◆ STORED DATA:
━━━━━━━━

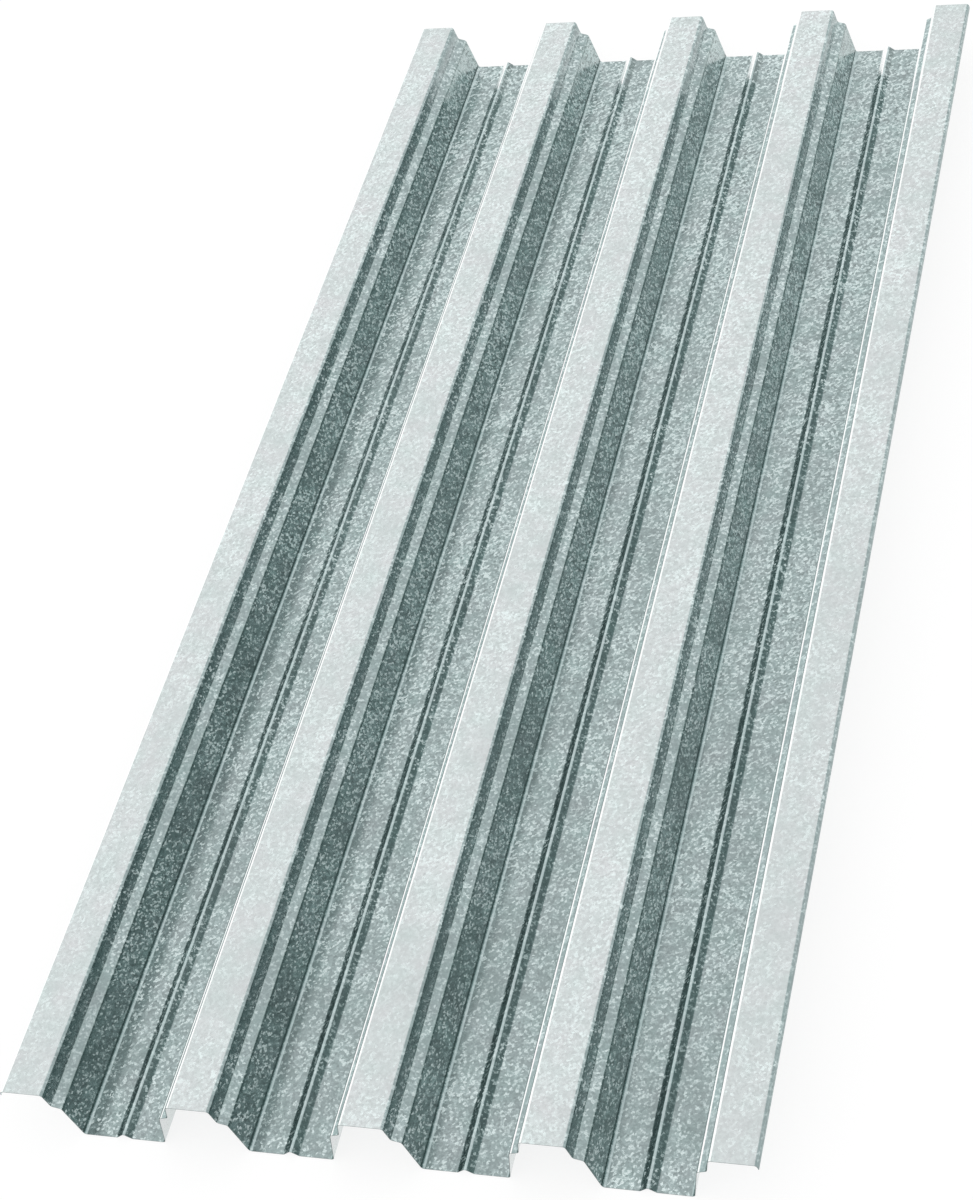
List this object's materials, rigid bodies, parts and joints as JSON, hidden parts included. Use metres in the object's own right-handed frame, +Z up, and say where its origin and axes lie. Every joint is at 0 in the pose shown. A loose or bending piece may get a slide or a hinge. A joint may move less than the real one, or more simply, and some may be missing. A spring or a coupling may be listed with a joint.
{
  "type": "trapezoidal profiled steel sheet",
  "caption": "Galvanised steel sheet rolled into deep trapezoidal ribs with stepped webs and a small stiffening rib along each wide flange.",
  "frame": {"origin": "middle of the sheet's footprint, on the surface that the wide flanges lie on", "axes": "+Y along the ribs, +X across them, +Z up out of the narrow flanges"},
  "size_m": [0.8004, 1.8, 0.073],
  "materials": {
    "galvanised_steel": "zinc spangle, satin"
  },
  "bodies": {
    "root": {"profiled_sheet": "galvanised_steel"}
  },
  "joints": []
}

━━━━━━━━

◆ GIVEN EXERCISE: Quote the data in full, keeping each word unchanged.

◆ OUTPUT FOR THIS EXERCISE:
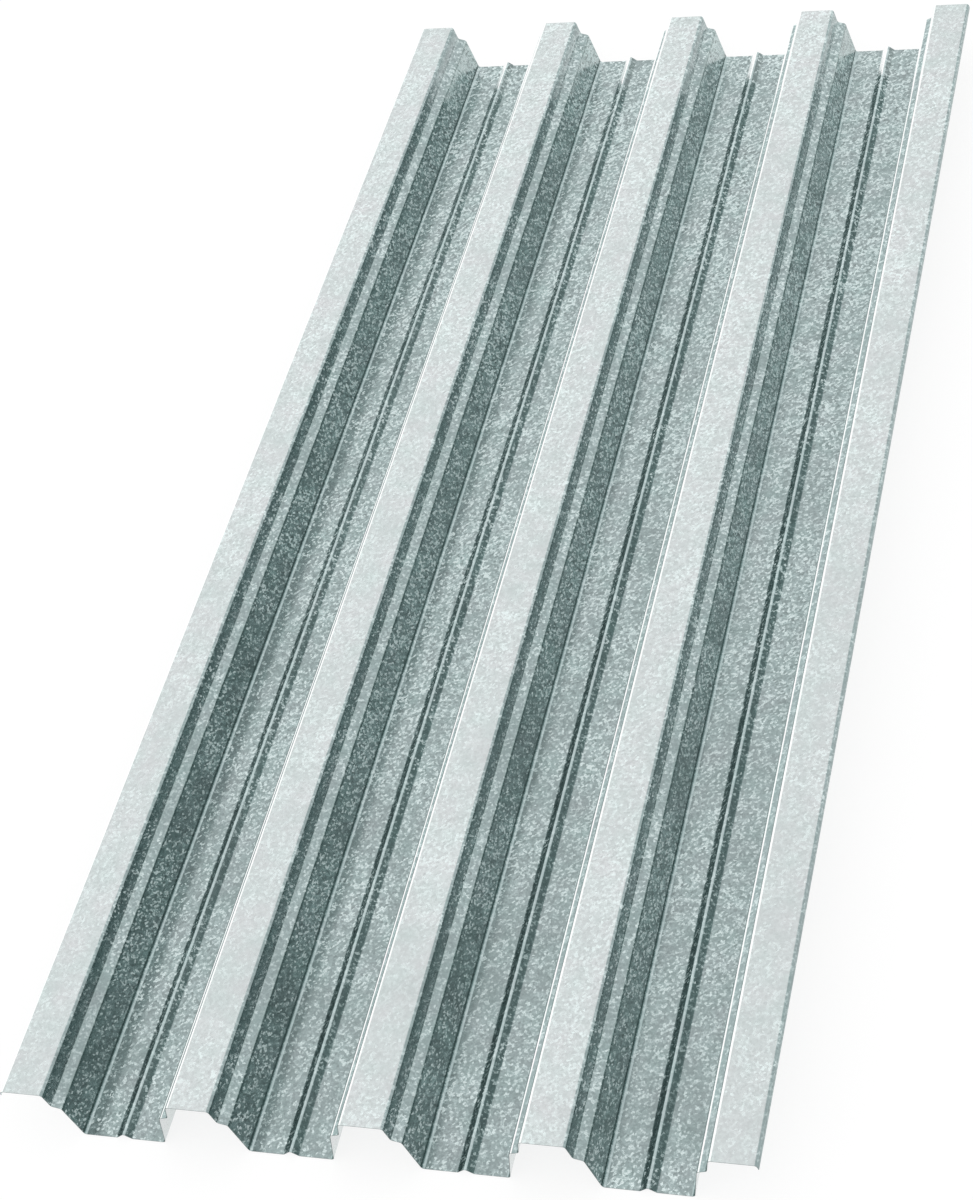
List this object's materials, rigid bodies, parts and joints as JSON, hidden parts included. Use metres in the object's own right-handed frame, +Z up, and say where its origin and axes lie. Every joint is at 0 in the pose shown. A loose or bending piece may get a slide or a hinge. A joint may move less than the real one, or more simply, and some may be missing. A spring or a coupling may be listed with a joint.
{
  "type": "trapezoidal profiled steel sheet",
  "caption": "Galvanised steel sheet rolled into deep trapezoidal ribs with stepped webs and a small stiffening rib along each wide flange.",
  "frame": {"origin": "middle of the sheet's footprint, on the surface that the wide flanges lie on", "axes": "+Y along the ribs, +X across them, +Z up out of the narrow flanges"},
  "size_m": [0.8004, 1.8, 0.073],
  "materials": {
    "galvanised_steel": "zinc spangle, satin"
  },
  "bodies": {
    "root": {"profiled_sheet": "galvanised_steel"}
  },
  "joints": []
}